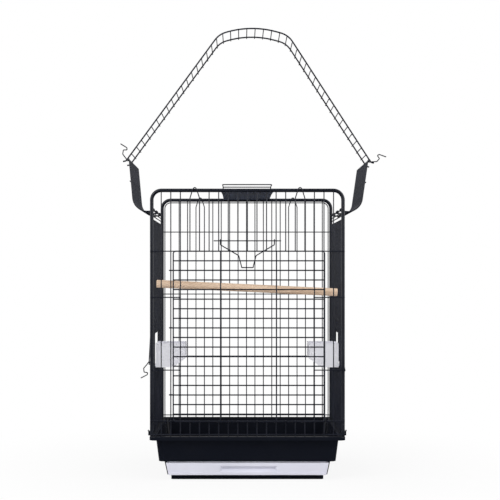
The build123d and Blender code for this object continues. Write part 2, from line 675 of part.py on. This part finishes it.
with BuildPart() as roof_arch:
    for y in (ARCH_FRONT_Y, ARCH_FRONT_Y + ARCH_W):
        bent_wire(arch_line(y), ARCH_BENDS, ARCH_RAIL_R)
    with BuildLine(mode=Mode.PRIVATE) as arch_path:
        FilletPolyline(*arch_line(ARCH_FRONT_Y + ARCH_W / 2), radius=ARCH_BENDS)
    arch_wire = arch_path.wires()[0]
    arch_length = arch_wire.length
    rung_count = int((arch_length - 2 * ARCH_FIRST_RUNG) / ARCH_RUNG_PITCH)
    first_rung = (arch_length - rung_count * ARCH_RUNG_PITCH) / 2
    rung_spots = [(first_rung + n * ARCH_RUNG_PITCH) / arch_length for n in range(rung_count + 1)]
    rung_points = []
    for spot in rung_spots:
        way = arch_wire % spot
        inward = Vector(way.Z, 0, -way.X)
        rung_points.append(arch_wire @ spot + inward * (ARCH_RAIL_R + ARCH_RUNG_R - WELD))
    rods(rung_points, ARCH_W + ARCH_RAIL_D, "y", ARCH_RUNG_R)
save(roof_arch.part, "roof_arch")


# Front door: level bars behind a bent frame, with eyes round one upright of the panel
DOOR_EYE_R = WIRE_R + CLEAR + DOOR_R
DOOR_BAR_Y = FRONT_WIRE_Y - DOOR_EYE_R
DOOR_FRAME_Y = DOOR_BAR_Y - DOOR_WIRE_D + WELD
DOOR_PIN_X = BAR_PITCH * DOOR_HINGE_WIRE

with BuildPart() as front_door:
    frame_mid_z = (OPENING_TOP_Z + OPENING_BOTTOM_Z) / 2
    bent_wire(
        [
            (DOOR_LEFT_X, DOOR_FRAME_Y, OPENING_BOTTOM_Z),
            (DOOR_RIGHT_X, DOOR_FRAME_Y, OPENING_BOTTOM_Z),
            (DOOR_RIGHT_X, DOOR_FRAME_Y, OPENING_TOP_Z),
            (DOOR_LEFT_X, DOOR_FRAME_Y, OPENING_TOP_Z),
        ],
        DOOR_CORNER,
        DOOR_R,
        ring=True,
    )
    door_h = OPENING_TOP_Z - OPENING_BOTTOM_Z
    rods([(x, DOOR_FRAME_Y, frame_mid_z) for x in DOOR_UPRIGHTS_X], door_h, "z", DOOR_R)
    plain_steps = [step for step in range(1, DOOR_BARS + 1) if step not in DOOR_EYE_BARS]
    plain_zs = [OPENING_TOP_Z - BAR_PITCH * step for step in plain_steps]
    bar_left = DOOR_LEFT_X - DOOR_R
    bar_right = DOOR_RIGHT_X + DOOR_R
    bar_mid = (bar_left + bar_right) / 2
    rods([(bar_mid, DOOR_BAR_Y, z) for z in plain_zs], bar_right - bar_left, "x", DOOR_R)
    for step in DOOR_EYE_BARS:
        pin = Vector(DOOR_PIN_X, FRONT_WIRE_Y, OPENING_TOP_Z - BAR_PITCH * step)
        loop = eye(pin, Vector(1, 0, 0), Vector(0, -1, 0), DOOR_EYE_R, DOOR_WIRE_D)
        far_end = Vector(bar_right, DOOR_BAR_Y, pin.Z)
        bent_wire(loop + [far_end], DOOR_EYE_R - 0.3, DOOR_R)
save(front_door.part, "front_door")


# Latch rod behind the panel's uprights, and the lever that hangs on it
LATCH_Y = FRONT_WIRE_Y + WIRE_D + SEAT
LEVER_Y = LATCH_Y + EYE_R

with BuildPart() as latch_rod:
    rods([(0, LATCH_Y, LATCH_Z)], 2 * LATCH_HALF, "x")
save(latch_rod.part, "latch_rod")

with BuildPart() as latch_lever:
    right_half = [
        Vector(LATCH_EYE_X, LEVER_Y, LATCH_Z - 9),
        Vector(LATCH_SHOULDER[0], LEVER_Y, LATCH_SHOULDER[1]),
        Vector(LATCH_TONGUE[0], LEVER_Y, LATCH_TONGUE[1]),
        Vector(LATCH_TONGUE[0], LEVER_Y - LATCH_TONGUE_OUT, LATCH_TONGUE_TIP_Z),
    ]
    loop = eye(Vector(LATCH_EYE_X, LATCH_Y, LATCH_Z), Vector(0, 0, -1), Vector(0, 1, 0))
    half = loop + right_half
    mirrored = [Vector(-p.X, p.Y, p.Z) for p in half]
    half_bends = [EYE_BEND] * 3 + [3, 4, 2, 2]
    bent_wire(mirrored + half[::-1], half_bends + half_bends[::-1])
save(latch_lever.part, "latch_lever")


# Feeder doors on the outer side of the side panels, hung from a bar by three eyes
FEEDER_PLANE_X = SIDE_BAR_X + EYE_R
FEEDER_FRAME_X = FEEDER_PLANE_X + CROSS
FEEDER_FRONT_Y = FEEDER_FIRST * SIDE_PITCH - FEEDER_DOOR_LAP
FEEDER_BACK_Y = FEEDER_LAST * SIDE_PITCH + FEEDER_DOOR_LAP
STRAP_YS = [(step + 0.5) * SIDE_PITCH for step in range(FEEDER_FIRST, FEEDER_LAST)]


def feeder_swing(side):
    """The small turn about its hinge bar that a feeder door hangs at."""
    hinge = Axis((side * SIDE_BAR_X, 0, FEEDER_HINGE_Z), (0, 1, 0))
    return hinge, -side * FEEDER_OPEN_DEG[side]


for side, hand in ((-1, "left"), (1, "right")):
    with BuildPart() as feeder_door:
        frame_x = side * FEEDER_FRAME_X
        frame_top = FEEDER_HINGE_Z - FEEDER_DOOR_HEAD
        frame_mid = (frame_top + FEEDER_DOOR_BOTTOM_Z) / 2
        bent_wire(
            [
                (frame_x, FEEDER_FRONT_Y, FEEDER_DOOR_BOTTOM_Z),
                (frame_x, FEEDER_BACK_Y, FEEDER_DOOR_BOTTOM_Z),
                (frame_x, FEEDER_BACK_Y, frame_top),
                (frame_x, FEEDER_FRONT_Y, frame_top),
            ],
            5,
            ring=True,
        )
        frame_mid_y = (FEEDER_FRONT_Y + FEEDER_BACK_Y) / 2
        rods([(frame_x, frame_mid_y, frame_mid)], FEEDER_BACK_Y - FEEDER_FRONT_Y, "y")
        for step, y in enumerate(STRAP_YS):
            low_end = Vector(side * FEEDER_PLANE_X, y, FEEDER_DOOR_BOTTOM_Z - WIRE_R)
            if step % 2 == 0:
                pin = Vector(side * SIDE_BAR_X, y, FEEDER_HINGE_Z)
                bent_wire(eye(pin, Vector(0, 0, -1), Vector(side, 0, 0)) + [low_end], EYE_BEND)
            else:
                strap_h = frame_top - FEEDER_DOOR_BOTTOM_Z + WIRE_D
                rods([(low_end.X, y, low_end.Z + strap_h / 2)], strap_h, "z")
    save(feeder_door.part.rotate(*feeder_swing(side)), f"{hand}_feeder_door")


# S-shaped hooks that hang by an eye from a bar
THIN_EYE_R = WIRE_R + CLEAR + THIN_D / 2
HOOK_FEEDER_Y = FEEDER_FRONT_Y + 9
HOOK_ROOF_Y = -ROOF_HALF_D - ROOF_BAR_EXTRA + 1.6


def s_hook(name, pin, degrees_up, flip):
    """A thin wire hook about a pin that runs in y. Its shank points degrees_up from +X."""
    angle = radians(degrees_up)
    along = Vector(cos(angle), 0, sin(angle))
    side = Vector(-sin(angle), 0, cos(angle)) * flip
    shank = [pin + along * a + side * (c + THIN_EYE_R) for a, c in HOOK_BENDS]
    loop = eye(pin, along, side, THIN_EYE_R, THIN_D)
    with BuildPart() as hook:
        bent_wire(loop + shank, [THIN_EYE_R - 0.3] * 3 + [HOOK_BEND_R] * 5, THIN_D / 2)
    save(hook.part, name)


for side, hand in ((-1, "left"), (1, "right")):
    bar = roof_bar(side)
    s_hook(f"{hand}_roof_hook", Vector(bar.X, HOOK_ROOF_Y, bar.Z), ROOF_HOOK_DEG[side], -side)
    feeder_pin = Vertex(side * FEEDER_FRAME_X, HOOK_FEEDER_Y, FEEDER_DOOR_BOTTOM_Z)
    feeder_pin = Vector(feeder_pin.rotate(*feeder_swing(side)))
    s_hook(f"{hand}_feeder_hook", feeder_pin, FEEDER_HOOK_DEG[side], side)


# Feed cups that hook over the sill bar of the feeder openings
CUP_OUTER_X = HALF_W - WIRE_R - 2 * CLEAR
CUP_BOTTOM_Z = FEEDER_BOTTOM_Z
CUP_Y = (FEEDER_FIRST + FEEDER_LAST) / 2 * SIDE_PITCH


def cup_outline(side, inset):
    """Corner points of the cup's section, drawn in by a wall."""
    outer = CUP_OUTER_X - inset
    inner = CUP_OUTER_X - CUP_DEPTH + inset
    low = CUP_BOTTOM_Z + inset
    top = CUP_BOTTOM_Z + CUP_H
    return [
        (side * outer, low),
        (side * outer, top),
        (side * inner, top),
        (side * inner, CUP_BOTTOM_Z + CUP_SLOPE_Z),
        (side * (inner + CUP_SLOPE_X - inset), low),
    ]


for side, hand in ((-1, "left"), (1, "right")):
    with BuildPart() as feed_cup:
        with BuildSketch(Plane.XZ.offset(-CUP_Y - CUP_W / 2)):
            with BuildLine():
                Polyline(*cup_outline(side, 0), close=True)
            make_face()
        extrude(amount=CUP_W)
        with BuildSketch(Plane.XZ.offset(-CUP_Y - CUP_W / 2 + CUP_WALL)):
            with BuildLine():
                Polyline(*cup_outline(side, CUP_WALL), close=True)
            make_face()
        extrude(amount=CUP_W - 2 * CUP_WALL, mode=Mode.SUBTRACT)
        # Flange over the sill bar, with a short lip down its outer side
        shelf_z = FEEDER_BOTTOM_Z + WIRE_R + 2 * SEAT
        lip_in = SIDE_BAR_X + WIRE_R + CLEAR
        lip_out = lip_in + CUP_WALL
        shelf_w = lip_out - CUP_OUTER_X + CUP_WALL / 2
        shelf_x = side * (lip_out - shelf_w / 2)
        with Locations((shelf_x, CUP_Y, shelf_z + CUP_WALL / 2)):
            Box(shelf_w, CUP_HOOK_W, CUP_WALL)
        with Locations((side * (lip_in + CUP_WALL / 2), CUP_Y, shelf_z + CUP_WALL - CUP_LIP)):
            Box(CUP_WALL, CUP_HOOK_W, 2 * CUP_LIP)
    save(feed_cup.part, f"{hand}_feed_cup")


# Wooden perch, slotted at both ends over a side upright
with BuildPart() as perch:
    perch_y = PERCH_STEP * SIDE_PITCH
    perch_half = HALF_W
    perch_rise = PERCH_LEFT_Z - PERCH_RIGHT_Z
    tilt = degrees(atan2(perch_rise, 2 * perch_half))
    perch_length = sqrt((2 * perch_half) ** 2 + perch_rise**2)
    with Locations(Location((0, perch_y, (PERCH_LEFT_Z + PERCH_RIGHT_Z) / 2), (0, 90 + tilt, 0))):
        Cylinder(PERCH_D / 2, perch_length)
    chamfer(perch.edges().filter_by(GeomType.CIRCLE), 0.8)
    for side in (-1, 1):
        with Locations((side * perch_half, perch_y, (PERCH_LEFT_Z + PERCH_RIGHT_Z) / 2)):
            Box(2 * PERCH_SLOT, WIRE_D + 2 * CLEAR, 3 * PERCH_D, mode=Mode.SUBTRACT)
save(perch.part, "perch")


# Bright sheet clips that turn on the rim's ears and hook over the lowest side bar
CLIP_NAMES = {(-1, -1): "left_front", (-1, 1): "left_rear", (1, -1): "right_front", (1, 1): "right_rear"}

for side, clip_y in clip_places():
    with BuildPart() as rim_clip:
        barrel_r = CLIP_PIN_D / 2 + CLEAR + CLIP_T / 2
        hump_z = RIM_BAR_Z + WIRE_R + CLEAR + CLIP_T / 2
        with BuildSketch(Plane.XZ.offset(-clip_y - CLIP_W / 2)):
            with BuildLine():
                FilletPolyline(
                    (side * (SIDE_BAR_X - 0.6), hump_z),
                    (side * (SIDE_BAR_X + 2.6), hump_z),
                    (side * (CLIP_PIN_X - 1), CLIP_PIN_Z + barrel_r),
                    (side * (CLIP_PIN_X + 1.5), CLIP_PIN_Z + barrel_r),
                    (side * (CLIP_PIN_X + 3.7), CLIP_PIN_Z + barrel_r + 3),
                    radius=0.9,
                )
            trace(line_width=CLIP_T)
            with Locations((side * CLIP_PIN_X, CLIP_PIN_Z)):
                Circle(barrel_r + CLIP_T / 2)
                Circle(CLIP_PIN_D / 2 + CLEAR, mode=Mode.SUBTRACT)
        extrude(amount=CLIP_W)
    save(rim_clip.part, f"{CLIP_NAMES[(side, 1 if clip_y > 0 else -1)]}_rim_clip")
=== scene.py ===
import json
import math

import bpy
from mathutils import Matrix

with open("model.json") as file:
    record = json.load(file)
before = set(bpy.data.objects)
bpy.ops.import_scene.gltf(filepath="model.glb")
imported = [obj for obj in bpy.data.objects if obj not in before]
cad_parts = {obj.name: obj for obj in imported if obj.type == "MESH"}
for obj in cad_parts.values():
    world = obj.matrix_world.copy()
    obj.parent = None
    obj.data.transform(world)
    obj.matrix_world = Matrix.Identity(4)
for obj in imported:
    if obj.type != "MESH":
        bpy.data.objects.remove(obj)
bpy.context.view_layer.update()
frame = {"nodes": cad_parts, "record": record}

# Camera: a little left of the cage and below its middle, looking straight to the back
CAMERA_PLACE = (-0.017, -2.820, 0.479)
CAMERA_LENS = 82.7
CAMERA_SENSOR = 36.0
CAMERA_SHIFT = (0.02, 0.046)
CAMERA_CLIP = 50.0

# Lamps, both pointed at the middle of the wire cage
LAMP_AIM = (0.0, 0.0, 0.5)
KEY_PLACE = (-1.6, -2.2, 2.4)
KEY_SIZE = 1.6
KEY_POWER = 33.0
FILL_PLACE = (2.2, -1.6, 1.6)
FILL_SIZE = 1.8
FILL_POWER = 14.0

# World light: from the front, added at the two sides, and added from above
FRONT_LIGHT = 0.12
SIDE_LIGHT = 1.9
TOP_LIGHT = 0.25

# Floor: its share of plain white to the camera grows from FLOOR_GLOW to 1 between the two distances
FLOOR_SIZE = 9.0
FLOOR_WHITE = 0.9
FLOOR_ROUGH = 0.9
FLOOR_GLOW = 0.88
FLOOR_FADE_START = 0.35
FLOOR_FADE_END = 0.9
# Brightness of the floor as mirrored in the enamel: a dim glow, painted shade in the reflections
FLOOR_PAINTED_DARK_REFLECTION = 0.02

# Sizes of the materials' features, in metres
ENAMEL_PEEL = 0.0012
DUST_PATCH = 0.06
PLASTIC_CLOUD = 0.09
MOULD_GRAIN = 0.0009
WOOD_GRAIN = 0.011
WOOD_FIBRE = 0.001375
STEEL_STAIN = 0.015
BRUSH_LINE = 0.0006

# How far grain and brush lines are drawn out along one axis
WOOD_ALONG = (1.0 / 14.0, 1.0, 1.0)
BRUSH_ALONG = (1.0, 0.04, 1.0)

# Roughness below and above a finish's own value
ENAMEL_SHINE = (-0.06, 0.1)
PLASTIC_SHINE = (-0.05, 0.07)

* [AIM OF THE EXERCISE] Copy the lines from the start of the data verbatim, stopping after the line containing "DOOR_PIN_X = BAR_PITCH * DOOR_HINGE_WIRE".

* [EXERCISE OUTPUT]
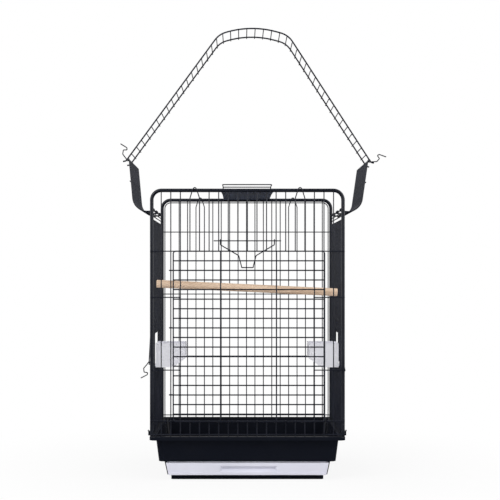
The build123d and Blender code for this object continues. Write part 2, from line 675 of part.py on. This part finishes it.
with BuildPart() as roof_arch:
    for y in (ARCH_FRONT_Y, ARCH_FRONT_Y + ARCH_W):
        bent_wire(arch_line(y), ARCH_BENDS, ARCH_RAIL_R)
    with BuildLine(mode=Mode.PRIVATE) as arch_path:
        FilletPolyline(*arch_line(ARCH_FRONT_Y + ARCH_W / 2), radius=ARCH_BENDS)
    arch_wire = arch_path.wires()[0]
    arch_length = arch_wire.length
    rung_count = int((arch_length - 2 * ARCH_FIRST_RUNG) / ARCH_RUNG_PITCH)
    first_rung = (arch_length - rung_count * ARCH_RUNG_PITCH) / 2
    rung_spots = [(first_rung + n * ARCH_RUNG_PITCH) / arch_length for n in range(rung_count + 1)]
    rung_points = []
    for spot in rung_spots:
        way = arch_wire % spot
        inward = Vector(way.Z, 0, -way.X)
        rung_points.append(arch_wire @ spot + inward * (ARCH_RAIL_R + ARCH_RUNG_R - WELD))
    rods(rung_points, ARCH_W + ARCH_RAIL_D, "y", ARCH_RUNG_R)
save(roof_arch.part, "roof_arch")


# Front door: level bars behind a bent frame, with eyes round one upright of the panel
DOOR_EYE_R = WIRE_R + CLEAR + DOOR_R
DOOR_BAR_Y = FRONT_WIRE_Y - DOOR_EYE_R
DOOR_FRAME_Y = DOOR_BAR_Y - DOOR_WIRE_D + WELD
DOOR_PIN_X = BAR_PITCH * DOOR_HINGE_WIRE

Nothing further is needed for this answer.